THE TEES ESTUARY AND SEAL SANDS
To the north of Redcar, the entrance to the Tees estuary is clearly marked on the coast by the pier breakwaters on either side of the river estuary. These are the half mile long North Gare and the two and a half mile long South Gare. The gares were built following a great storm in 1861 in which 50 vessels were wrecked on the sand bars between Redcar and Hartlepool in the vicinity of the estuary. Both Gares are under the management of the Tees and Hartlepool Port Authority and the South Gare is the sight of a Coastguard station which monitors the busy shipping activity of the estuary.
The Tees estuary is one of the biggest on the North Eastern coast and is dominated on either side by the large areas of reclaimed industrial land called Seal Sands on the northern bank and Bran Sands on the southern bank. Seal Sands is the site of an Oil Refinery and a Chemical Works. The two hundred and twenty mile long EKOFISK oil pipeline has its terminus at Seal Sands by which oil and gas liquids are piped ashore from the Ekofisk oilfield for processing at one of the largest plants of its kind in the world. Today oil exporting is one of Teesside’s most important industries.

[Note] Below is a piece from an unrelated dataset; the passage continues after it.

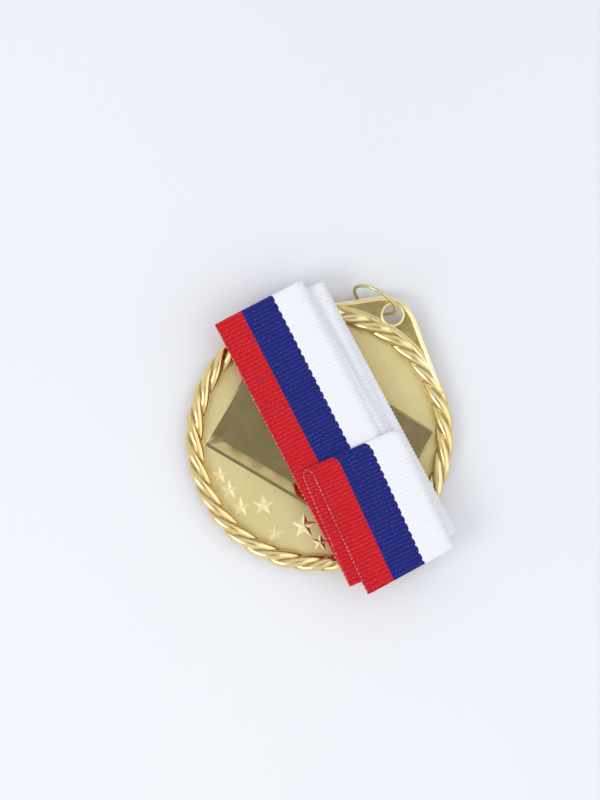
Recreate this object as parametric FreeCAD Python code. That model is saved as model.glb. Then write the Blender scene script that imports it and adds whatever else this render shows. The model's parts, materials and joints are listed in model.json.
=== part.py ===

Despite all the heavy industry the Tees estuary is surprisingly important for its wildlife. Seal Sands now only half its original size due to land reclamation is still the Winter home to thousands of wildfowl and waders. Seals may still be seen `basking’ in their man made surroundings. Autumn and Winter is the best time of the year for viewing wildlife at the Tees estuary. The main species are Little Stints, Curlew Sandpipers, Ruffs, Greenshanks, Wood Sandpipers, Bar-Tailed Godwits and Whimbrels. In Winter time Golden Plovers may also be seen but Winter is best for Duck-Watching when the main species are Shoveler Ducks, Widgeon, Long-Tailed Ducks, Goldeneye and Teal.